___ INFORMATION SHOWN ___
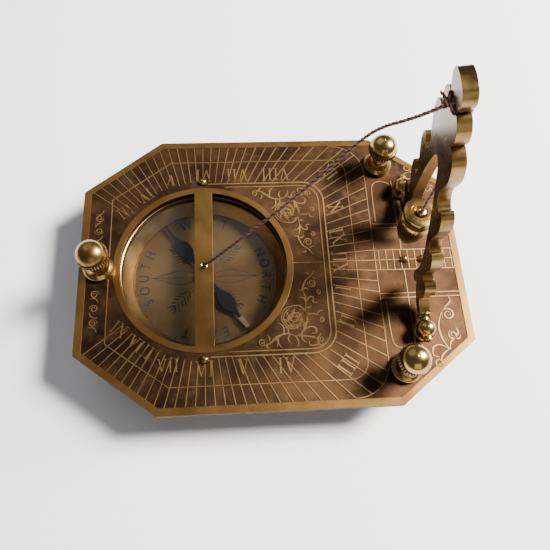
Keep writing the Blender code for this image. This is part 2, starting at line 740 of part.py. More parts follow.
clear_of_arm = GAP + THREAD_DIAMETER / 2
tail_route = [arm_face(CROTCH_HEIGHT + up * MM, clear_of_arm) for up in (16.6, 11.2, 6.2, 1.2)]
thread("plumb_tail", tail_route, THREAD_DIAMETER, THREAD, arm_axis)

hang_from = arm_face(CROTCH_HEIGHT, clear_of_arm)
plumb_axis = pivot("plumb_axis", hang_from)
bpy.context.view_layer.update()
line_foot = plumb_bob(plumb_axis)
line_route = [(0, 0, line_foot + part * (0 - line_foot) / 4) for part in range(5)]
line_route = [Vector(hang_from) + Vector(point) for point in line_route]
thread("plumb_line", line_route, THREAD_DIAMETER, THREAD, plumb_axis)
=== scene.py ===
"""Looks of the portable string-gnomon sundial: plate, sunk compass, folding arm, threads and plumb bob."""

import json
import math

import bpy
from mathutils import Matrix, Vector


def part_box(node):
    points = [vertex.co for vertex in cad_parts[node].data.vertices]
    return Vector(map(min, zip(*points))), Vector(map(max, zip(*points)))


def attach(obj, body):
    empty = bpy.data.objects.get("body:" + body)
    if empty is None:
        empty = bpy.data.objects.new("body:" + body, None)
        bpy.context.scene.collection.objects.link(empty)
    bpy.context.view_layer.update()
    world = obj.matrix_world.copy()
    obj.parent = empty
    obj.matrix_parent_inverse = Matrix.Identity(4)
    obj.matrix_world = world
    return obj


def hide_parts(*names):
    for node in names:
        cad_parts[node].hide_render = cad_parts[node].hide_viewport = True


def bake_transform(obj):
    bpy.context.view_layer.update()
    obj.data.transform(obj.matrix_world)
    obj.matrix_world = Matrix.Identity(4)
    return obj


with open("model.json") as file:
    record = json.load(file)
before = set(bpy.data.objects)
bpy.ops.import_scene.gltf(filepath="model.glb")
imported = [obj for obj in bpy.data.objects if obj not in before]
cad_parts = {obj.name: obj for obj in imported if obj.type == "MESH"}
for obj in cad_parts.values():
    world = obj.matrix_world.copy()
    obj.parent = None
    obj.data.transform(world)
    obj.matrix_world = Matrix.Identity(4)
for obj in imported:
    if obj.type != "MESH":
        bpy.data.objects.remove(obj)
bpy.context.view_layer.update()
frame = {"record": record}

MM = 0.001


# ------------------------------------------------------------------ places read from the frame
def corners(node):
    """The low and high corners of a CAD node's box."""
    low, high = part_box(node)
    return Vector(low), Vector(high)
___
WHAT IS EXPECTED
In the listing above, find the line containing "hang_from = arm_face(CROTCH_HEIGHT, clear_of_arm)" and the line containing "bpy.context.scene.collection.objects.link(empty)", then quote both, plus every line between them, exactly as written.

FINISHED ANSWER
hang_from = arm_face(CROTCH_HEIGHT, clear_of_arm)
plumb_axis = pivot("plumb_axis", hang_from)
bpy.context.view_layer.update()
line_foot = plumb_bob(plumb_axis)
line_route = [(0, 0, line_foot + part * (0 - line_foot) / 4) for part in range(5)]
line_route = [Vector(hang_from) + Vector(point) for point in line_route]
thread("plumb_line", line_route, THREAD_DIAMETER, THREAD, plumb_axis)
=== scene.py ===
"""Looks of the portable string-gnomon sundial: plate, sunk compass, folding arm, threads and plumb bob."""

import json
import math

import bpy
from mathutils import Matrix, Vector


def part_box(node):
    points = [vertex.co for vertex in cad_parts[node].data.vertices]
    return Vector(map(min, zip(*points))), Vector(map(max, zip(*points)))


def attach(obj, body):
    empty = bpy.data.objects.get("body:" + body)
    if empty is None:
        empty = bpy.data.objects.new("body:" + body, None)
        bpy.context.scene.collection.objects.link(empty)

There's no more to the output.